The action leaves Greg LeMond as the only American to win the race.

U-T San Diego reported in April that Landis was the subject of a federal grand jury investigation in an FBI-led probe into whether he had fraudulently solicited donations for his legal defense. While denying the doping allegations, he raised an estimated $1 million for the Floyd Fairness Fund in a failed effort to avoid a competition ban from USADA.

Landis spent the winter and spring of 2007 holding town hall meetings across the country to raise money, the newspaper reported. Most of the town hall meetings had an entry fee, plus an auction of bikes, racing jerseys and other Landis memorabilia.

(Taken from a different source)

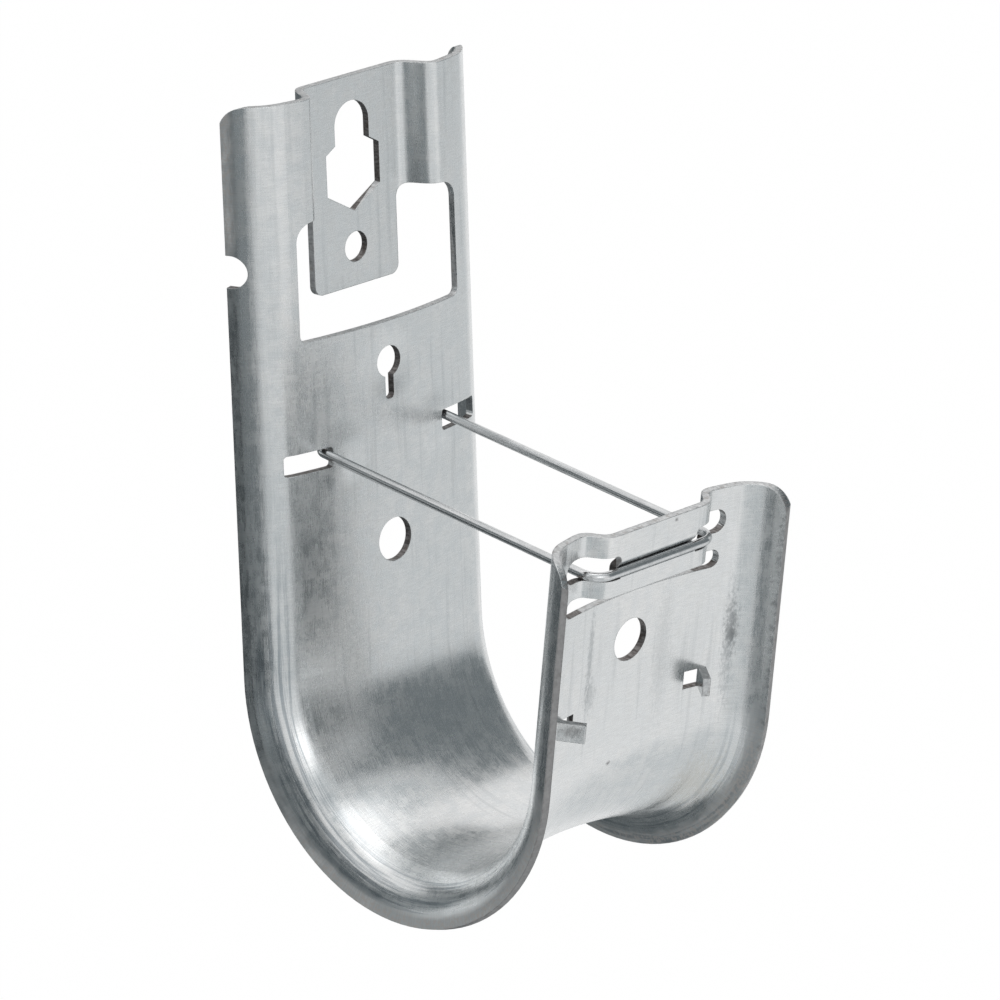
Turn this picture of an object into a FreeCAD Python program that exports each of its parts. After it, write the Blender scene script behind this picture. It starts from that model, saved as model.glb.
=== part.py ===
"""Cable j-hook: one pressed steel strap with rolled edges, and its bent wire retainer.

Built with the cable-side face of the back plate's middle at Y 0 and the centre of the
bottom bend at Z 0, then moved so that the origin lies on the wall plane, on the axis of
the screw that the hook hangs from.  +Z up, +Y into the wall, +X to the right.  Millimetres.
"""
import FreeCAD, Part
import math
import os

V = FreeCAD.Vector
os.makedirs("parts", exist_ok=True)

# Sheet and its cross-section (the same rolled section runs round the whole hook)
SHEET = 1.25              # sheet thickness
HALF_WIDTH = 25.4         # middle to the cable-side corner of the lip
BOW_RADIUS = 90.0         # the middle bows gently toward the cables
SHOULDER_RADIUS = 8.6     # cable-side radius of each rolled edge
SHOULDER_ANGLE = 72.5     # how far each edge is rolled back, degrees
LIP = 1.5                 # straight lip after the roll

# Side view
BEND_RADIUS = 23.7        # cable-side radius of the bottom
LEAN = 8.7                # the front plate leans outward by this, degrees
BACK_TOP = 93.4           # top of the back plate above the bend centre
FRONT_LENGTH = 38.9       # straight length of the front plate
BACK_CORNER = 4.5         # rounding of the top corners of the rolled edges
FRONT_CORNER = 4.5

# Stepped middle (set toward the wall at the back, outward at the front)
STEP_INNER = 9.2          # half width of the flat panel
STEP_OUTER = 15.4         # the step has run out into the bowed sheet here
BACK_STEP = 6.4           # panel face behind the cable-side face of the middle
FRONT_STEP = 4.3

# U-shaped window that frees the hanging tab
WINDOW_HALF = 17.3
WINDOW_BOTTOM = 54.7
WINDOW_TOP = 73.8
WINDOW_TOP_CORNER = 3.0
WINDOW_INNER_CORNER = 2.2  # where the window's top meets the tab
WINDOW_BOTTOM_CORNER = 1.2
TAB_HALF = 9.1
TAB_GAP = 4.7             # from the window's lower edge to the tab
TAB_CORNER = 1.6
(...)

The Court of Arbitration for Sport ruled in 2008 that Landis doped before a stunning victory in Stage 17 of the 2006 Tour. He was 8 minutes behind Spain's Oscar Pereiro to start that day and trimmed the Spaniard's lead to a mere 30 seconds before eventually prevailing.

"The best performance in the modern history of the Tour," former Tour director Jean-Marie Leblanc said at the time.

Landis' samples taken after that stage revealed a testosterone/epitestosterone ratio of 11:1 -- nearly three times the 4:1 limit. Eventually, he became the first Tour champion to be stripped of his title.

In January 2011, the disgraced cyclist announced his retirement from professional racing, saying the battle to fix the sport's drug-tainted image is "not my fight." Landis said then that he had been unable to find a salaried position in cycling since May 2010, when he publicly alleged widespread drug use in cycling, specifically identifying Armstrong.